Founders often drown in low-value administrative decisions, including chasing invoices, reconciling expenses, and reconciling information between disconnected tools. This is where technology, increasingly including AI, should step in. The right tools narrow the daily decision surface area. They answer “who owes me money,” surface cash-flow gaps (and solutions)before payroll, and automate reminders instead of forcing awkward follow-ups and lost dollars. When trustworthy AI is used to handle rote tasks, embedded thoughtfully in the workflow, it reduces mental drag and frees attention for judgment, creativity, and relationships. Tool sprawl does the opposite. The goal isn’t more tech, it’s fewer, better-integrated systems that think with you, and act on your behalf, instead of demanding constant supervision and reconciliation.

REDEFINE WHAT GROWTH FEELS LIKE

Sustainable growth has a feeling. It feels like measured confidence, not adrenaline; like saying no without spiraling; like knowing your cash position without opening five tabs; and like going to bed without replaying every decision you made that day. Entrepreneurship will always involve risk and hard work. But unnecessary cognitive suffering isn’t a prerequisite for success.
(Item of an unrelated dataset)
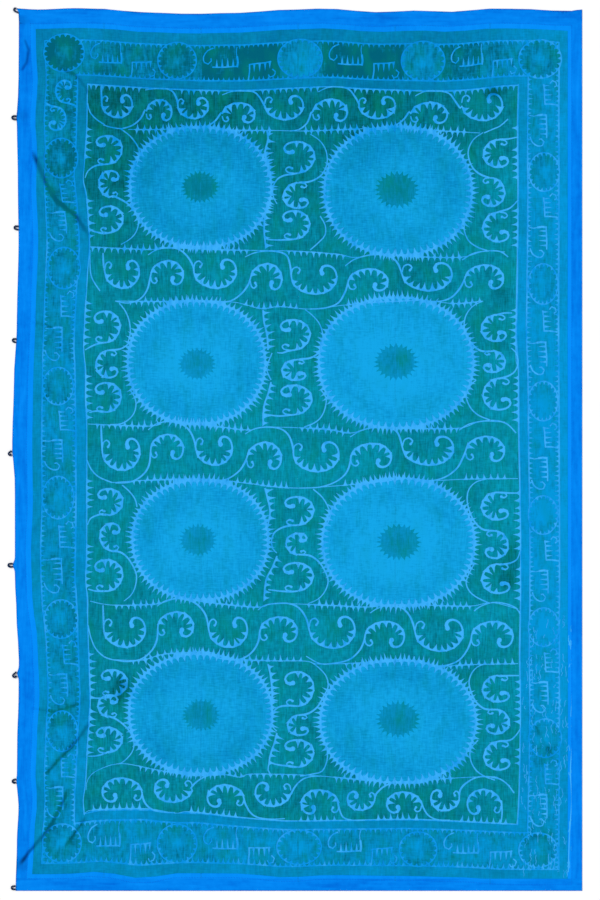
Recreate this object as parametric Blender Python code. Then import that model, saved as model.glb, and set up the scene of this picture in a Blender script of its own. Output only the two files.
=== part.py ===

When I helped scale mental health support to millions, the breakthrough was normalizing setting limits, designing around them, and making it simple to seek support before a crisis. Small-business leadership deserves the same reframing. Because the payoff isn’t abstract. Calmer leaders make clearer calls. Clearer calls build steadier teams. And steadier teams deliver better client experiences and better businesses.

That’s the kind of growth that compounds without breaking the person building it.

Leslie Witt is chief product officer of 8am.